The tool uses UTF-8 encoding, which is the standard for modern web applications and handles all Unicode characters including emoji, CJK characters, accented letters, and special symbols. For maximum compatibility, you can also choose to encode spaces as + (application/x-www-form-urlencoded format) instead of %20.
Why Use Our URL Encoder/Decoder?
- UTF-8 Support: Unlike basic URL encoders that only handle ASCII, our tool fully supports UTF-8 encoding and decoding. This means you can encode URLs containing Chinese, Japanese, Korean, Arabic, Cyrillic, emoji, and any other Unicode characters correctly.
- Smart Encoding: The encoder intelligently preserves URL-safe characters (
A-Z, a-z, 0-9, -, ., _, ~) and only encodes characters that require it. This produces cleaner, more readable URLs than blanket-encoding every character.
- Debugging Power: When APIs return unexpected results, the culprit is often improper URL encoding. Use this tool to inspect and fix encoded URLs, decode server responses, and verify that your application is sending correctly formatted requests.
- No Server Processing: All encoding and decoding happens in your browser. Your URLs and parameters are never sent to any external server, making it safe to use with API keys, authentication tokens, and sensitive query parameters.
- Developer Workflow Integration: Whether you are building REST APIs, debugging HTTP requests, constructing shareable links, or processing web scraping data, this tool fits naturally into your development workflow.
Frequently Asked Questions
What characters need to be URL encoded?
Characters that must be encoded include: spaces (%20), ampersands (%26), question marks (%3F), equals signs (%3D), hash/pound signs (%23), slashes (%2F), plus signs (%2B), and any non-ASCII character. The reserved characters (:/?#[]@!$&'()*+,;=) have special meaning in URLs and must be encoded when used as data rather than as URL structure delimiters.
What is the difference between %20 and + for spaces?
Both %20 and + represent encoded spaces, but they are used in different contexts. %20 is the standard percent encoding for spaces in URL paths and general use. The + convention comes from the application/x-www-form-urlencoded media type used in HTML form submissions and query strings.

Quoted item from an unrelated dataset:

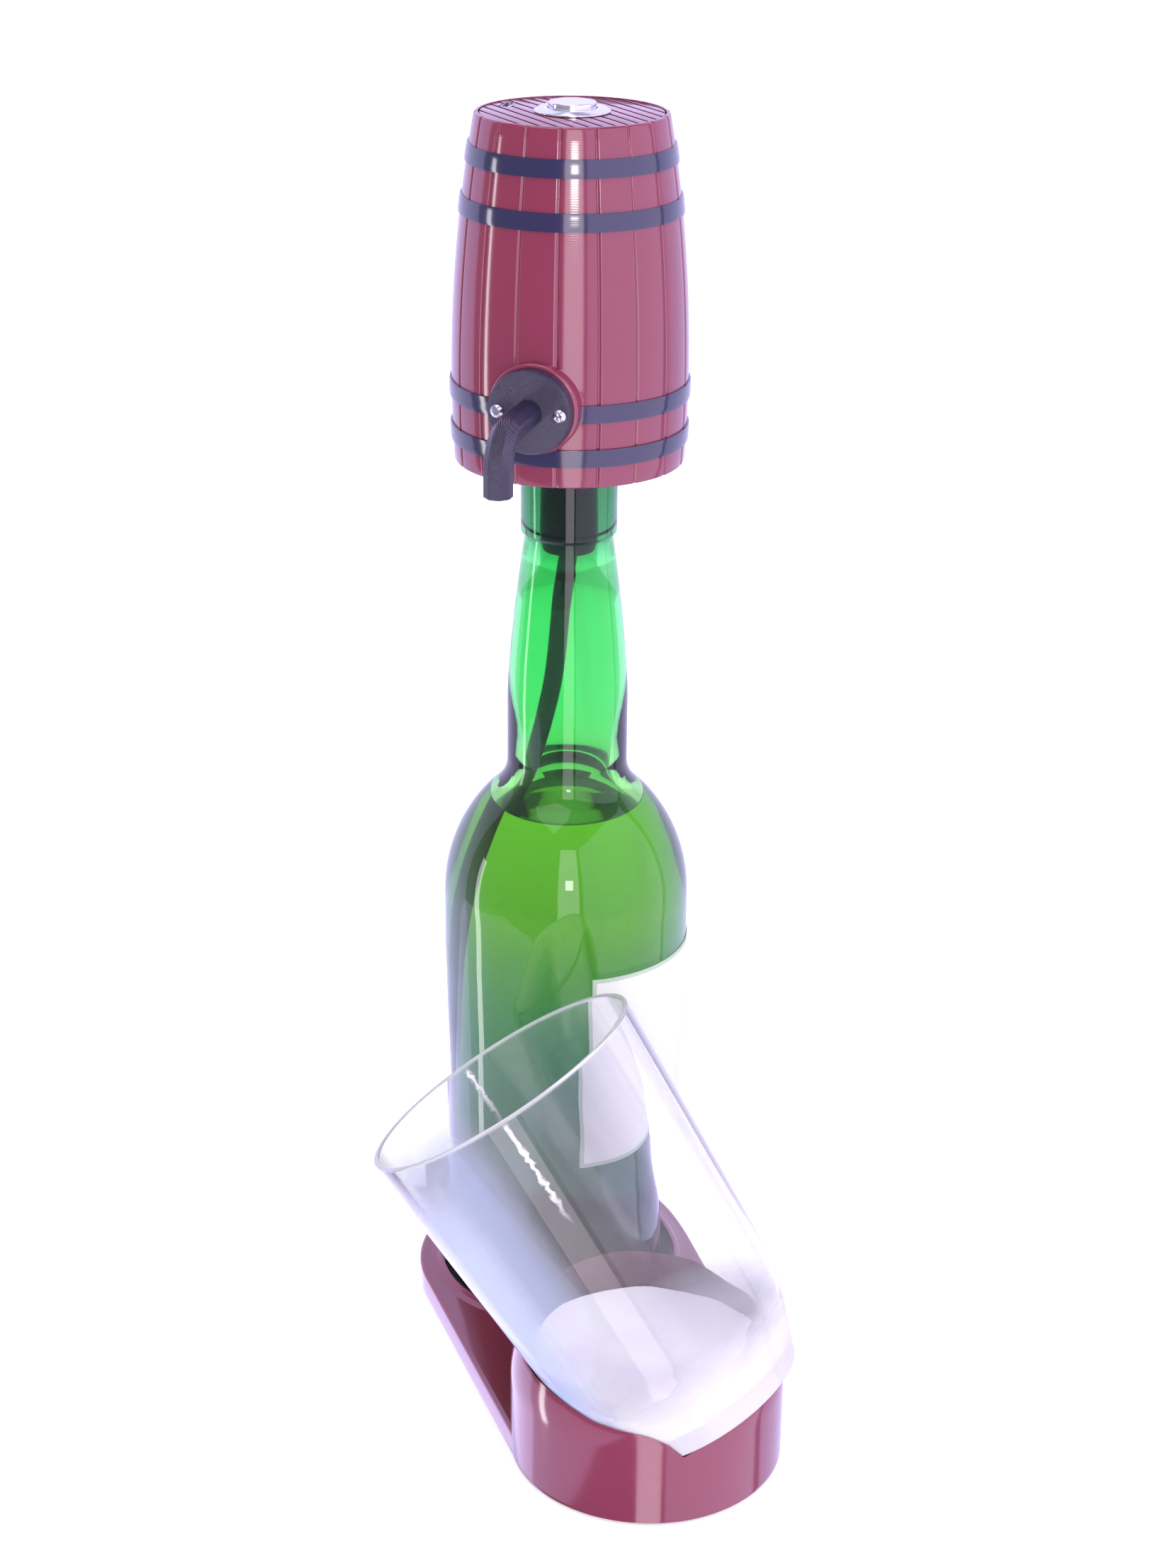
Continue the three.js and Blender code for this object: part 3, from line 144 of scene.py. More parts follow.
def softbox(name, radiance, width, height, place, colour, target=(0.0, 0.0, 0.0)):
    """Sets a plain rectangular lamp, sized in metres, that shines evenly towards a point."""
    lamp = bpy.data.lights.new(name, "AREA")
    lamp.shape = "RECTANGLE"
    lamp.size, lamp.size_y = width, height
    lamp.energy = radiance * 4 * width * height
    lamp.color = linear(colour)[:3]
    stand = bpy.data.objects.new(name, lamp)
    bpy.context.scene.collection.objects.link(stand)
    aim = (Vector(target) - Vector(place)).to_track_quat("-Z", "Y")
    stand.matrix_world = Matrix.Translation(place) @ aim.to_matrix().to_4x4()
    stand.visible_camera = False
    stand.visible_transmission = False
    return stand


# The last two lamps only show as reflections: the wall behind, and the pale table
softbox("front_strip", 2.4, 1.05, 5.6, (0.14, -3.0, 0.0), "#faeaf8")
softbox("right_panel", 1.05, 4.2, 5.6, (1.95, -1.18, 0.0), "#e6daff")
softbox("left_edge", 4.5, 0.24, 1.9, (-2.2, -0.02, -0.35), "#ffffff", target=(0.0, -0.02, 0.1))
softbox("overhead", 1.0, 2.0, 2.0, (-0.4, -0.3, 2.6), "#ffffff")
softbox("front_lamp", 10.0, 0.2, 0.2, (0.095, -1.545, 0.575), "#ffffff", target=(0.0, 0.0, 0.165))
back_panel = softbox("back_panel", 0.85, 9.0, 5.6, (0.0, 1.3, 0.0), "#cfcbff")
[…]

Most web servers and frameworks automatically handle both formats, but for strict compliance, use %20 in path segments and + in query parameter values.
Should I encode the entire URL or just the parameters?
Generally, you should encode only the parameter values, not the entire URL structure. Encoding the slashes, colons, and question marks that define the URL structure would break the URL. For example, in https://example.com/search?q=hello world, only hello world should be encoded to hello%20world, preserving the https://, /search?q= structure.
How does URL encoding differ from base64 encoding?
URL encoding (percent encoding) represents individual characters using %XX sequences and is designed for safely transmitting characters in URLs. Base64 encoding converts entire data into a different alphabet (A-Z, a-z, 0-9, +, /) and is designed for binary-to-text encoding, such as embedding images in HTML or encoding authentication credentials. They serve completely different purposes.
Why are Chinese characters encoded as multiple % sequences?
Chinese characters use multiple bytes in UTF-8 encoding. For example, 你 is represented as three bytes (E4 BD A0) in UTF-8, so its URL-encoded form is %E4%BD%A0. Each byte becomes a separate percent-encoded triplet. This is why a short Chinese text can produce a very long encoded URL.
Can double encoding cause problems?
Yes, double encoding is a common source of bugs. If %20 is encoded again, it becomes %2520 (the % becomes %25). When the server decodes it once, it gets %20 instead of a space. Always ensure you encode your data exactly once, and that your server decodes it exactly once. Our tool can help you identify double-encoded strings by decoding them.